A hemisphere away, US climate scientist Scott Denning says he doesn't follow Brazilian politics, but is closely watching what happens in the Amazon, whose CO2 emissions doubled in Bolsonaro's first two years -- reaching the equivalent of five percent of global fossil-fuel emissions.

"Four more years like that, and that's quite a lot of CO2. That's not a good thing," said Denning, an atmospheric scientist at Colorado State University.

"The Amazon is this humongous living carbon sponge.
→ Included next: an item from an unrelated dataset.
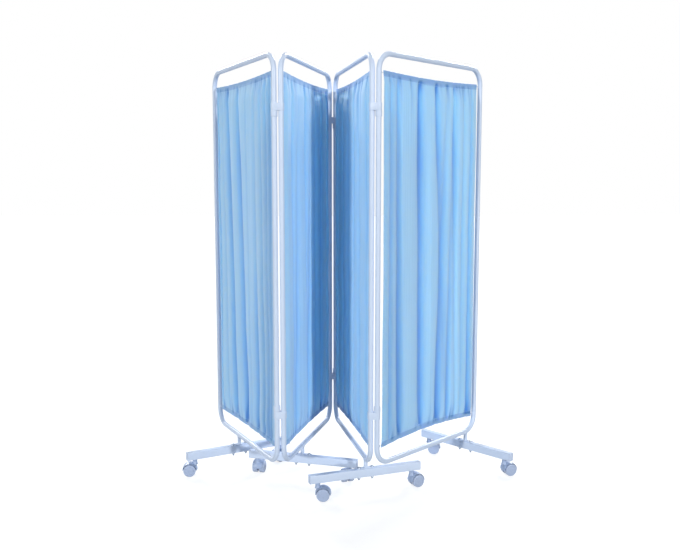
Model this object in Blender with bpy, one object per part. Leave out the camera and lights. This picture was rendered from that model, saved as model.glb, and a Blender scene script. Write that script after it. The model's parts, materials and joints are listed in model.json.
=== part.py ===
"""A four-panel folding ward screen: tube frames, gathered curtains on wires, strap hinges and feet on casters.

Metres, +Z up, standing on the floor at z = 0 with the middle of its footprint at the origin. The front is -Y.
A panel's own frame has X along the panel from its left upright, Y towards the back and Z up from the floor.
"""

import math

import bmesh
import bpy
from mathutils import Matrix, Vector

# Clearances
FIT_GAP = 0.0003          # between faces that touch
PIVOT_GAP = 0.0003        # round a tube inside a strap or a collar
BORE_GAP = 0.0005         # round a bolt, a stem or an axle
OVERRUN = 0.002           # how far a cutter passes the face that it cuts
WELD_SINK = 0.001         # how far welded pieces run into each other

# Panels
PANEL_WIDTH = 0.700       # between the centre lines of the two uprights
PANEL_HEIGHT = 1.700      # between the centre lines of the two rails
TUBE_R = 0.011
CORNER_R = 0.070          # centre line of the bent corners
CORNER_STEPS = 4
TUBE_SIDES = 12
HINGE_PITCH = 0.028       # between the centre lines of two neighbouring uprights
PANEL_HEADINGS_DEG = (-62.5, 73.5, -78.5, 44.5)
ROOT_PANEL = 1

# Strap hinges
STRAP_HEIGHT = 0.030
STRAP_WALL = 0.0020
COLLAR_HEIGHT = 0.024
COLLAR_WALL = 0.0025
STRAP_FROM_RAIL = 0.213   # from a rail's centre line to the strap's middle
RING_SIDES = 16
HINGES = ("12", "23", "34")
COLLAR_PANELS = (0, 2, 3)  # the panel of each pair that has the stop collars

# Curtain wires and their eyes
WIRE_R = 0.0009
WIRE_SIDES = 5
WIRE_BORE_R = 0.0014
WIRE_BORE_SIDES = 8
WIRE_FROM_RAIL = 0.077    # at the wire's ends, from the rail's centre line
WIRE_STEPS = 6
TOP_SAG = 0.009
BOTTOM_RISE = 0.008
PULLED_RISE = 0.020       # on the last panel, whose cloth is pulled up more
BOTTOM_RISES = (BOTTOM_RISE, BOTTOM_RISE, BOTTOM_RISE, PULLED_RISE)
EYE_R = 0.0040            # centre line of the eye's ring
EYE_WIRE_R = 0.0011
EYE_SIDES = 8
EYE_WIRE_SIDES = 5
HOOK_STEPS = 4
HOOK_TURN_DEG = (60, 250)
HOOK_LEAD = 0.0010

# Curtains
CLOTH_SIDE_GAP = 0.016    # from an upright's surface to the cloth's edge
CLOTH_T = 0.0016
HEM_T = 0.0020
POCKET_T = 0.0054         # the hem where it holds the wire
WIRE_TO_EDGE = 0.009      # from the wire up, or down, to the cloth's edge
HEM_DEPTH = 0.025
SHOULDER_DEPTH = 0.075    # from the edge to where the folds are full
FOLD_DEPTH = 0.0095       # each way from the panel's middle plane
EDGE_RIPPLE = 0.0015
HEM_RIPPLE = 0.0035
CLOTH_COLUMNS = 28
CLOTH_MIDDLE_SHARES = (0.25, 0.50, 0.75)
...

But now we're cutting and burning the trees faster than they can regrow."

The timing is terrible, he noted.

"The rest of the world is scrambling to cut our fossil-fuel emissions... and Bolsonaro is pulling in the opposite direction."

- Lula's imperfect record -

In a statement, Bolsonaro's campaign defended his record on the Amazon as "balancing environmental protection with economic growth."

Lula, who leads in the polls, has himself faced criticism for his environmental record, which notably included the controversial decision to build the massive Belo Monte hydroelectric dam in the Amazon.

In Lula's first year in office, deforestation reached 27,772 square kilometers (10,723 square miles) in the Brazilian Amazon -- the second-worst year on record, and far higher than the 13,038 square kilometers under Bolsonaro last year.

However, by the end of his term, Lula's government had slashed deforestation by 75 percent, to historic lows.

Under Bolsonaro, it has sharply increased.

Lula got a key endorsement two weeks ago when respected former environment minister Marina Silva -- who quit his government in disgust in 2008 over the leftist's Amazon policies -- announced she was backing him.

The environment "isn't exactly close to Lula's heart," says veteran activist Claudio Angelo, who worked on Silva's unsuccessful 2018 presidential campaign.

But Lula's camp knows it has the upper hand on the issue.

The ex-metal worker has vowed to go "even further" than Brazil's emission-cutting targets under the 2015 Paris Accord, revive the internationally backed, $1.3-billion Amazon Fund to protect the rainforest -- suspended under Bolsonaro -- and work to achieve net-zero deforestation.